Bir ananın emeğinin karşılığını alamaması gibidir. Mario ben seni tehlikelerden kaçırdım, düşme diye dikkat ettim, yürüyen mantarlara takılma diye zıplattım. Büyüttüm dedim, küçüldün. Oldu mu be oğlum? Vaat ben nerelere gidem, gitti emekleriiim! tadında bir olay.
mario küçük ya da büyük olsun, farketmez. yıldız alınca süper bir müzik eşliğinde önüne gelen herşeyi devirebilen, sert, çevik ve ahlaklı bir pozisyona geçer kahraman tesisatçımız. aksiyon sahnelerini aratmaz şerefsizim. soldan kaptırıp önünüzde ne var ne yok darmadağın edebilirsiniz. aynı durumun bir de olumsuz halini inceleyelim. mario'nun parçalı bulutlu pistlerinden bazılarında ebesinin nikahı kadar büyük boşluklar vardır. bu boşluklardan atlamak için yeterli enterpolasyonu sağlayamazsanız haliyle düşersiniz. büyük yahut küçük farketmez oracıkta ölürsünüz mazallah.

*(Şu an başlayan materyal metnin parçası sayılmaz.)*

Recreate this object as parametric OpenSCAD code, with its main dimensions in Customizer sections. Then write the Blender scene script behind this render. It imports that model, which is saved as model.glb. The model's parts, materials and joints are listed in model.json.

mesele mario'nun büyük veya küçük olması değil, mesele mario'nun gerçek manada bir kahraman olabilip, prensesi kurtarmasındadır yeğen.
ne mario'nun ateşini kaybetmesinde yaşanan hüzne ne de prensesin aslında başka şatoda olduğunu öğrenilen andaki hüzne benzer. bilhassa zıplama efektinin aniden değişmesi ve acı acı çalması insanı daha da üzer. **
herşeyi oldugu gibi bırakıp, uzaklara çok uzaklara gitme isteği uyandıran.
gözleri yaşartan, sigara üstüne sigara yaktıran hüzündür.
abarttım lan sanki!
hamam böceklerini gördüğüm an aklıma gelen acı anıdır.
kimse hissetmemiştir o küçüldüğü an ekrandan size doğru ağlamaklı gözlerde, gözyaşlarının bıyıklarından süzüle süzüle "bu da mı gol değil" dermiş gibi baktığı anı ve mario dostumuzun çektiği acıyı.
öyle ki yeri gelir eldeki joystick sıkılır,düğmeleri firlardi. prensesi karizmatik bir şekilde kurtarmaya ramak kalmişken göttenbacakli bir ucubeye dönüşür mario. bu durumda sevgiliyle bulusurken bok cukuruna düşmek durumuyla eşdeğerdi ozamanlar.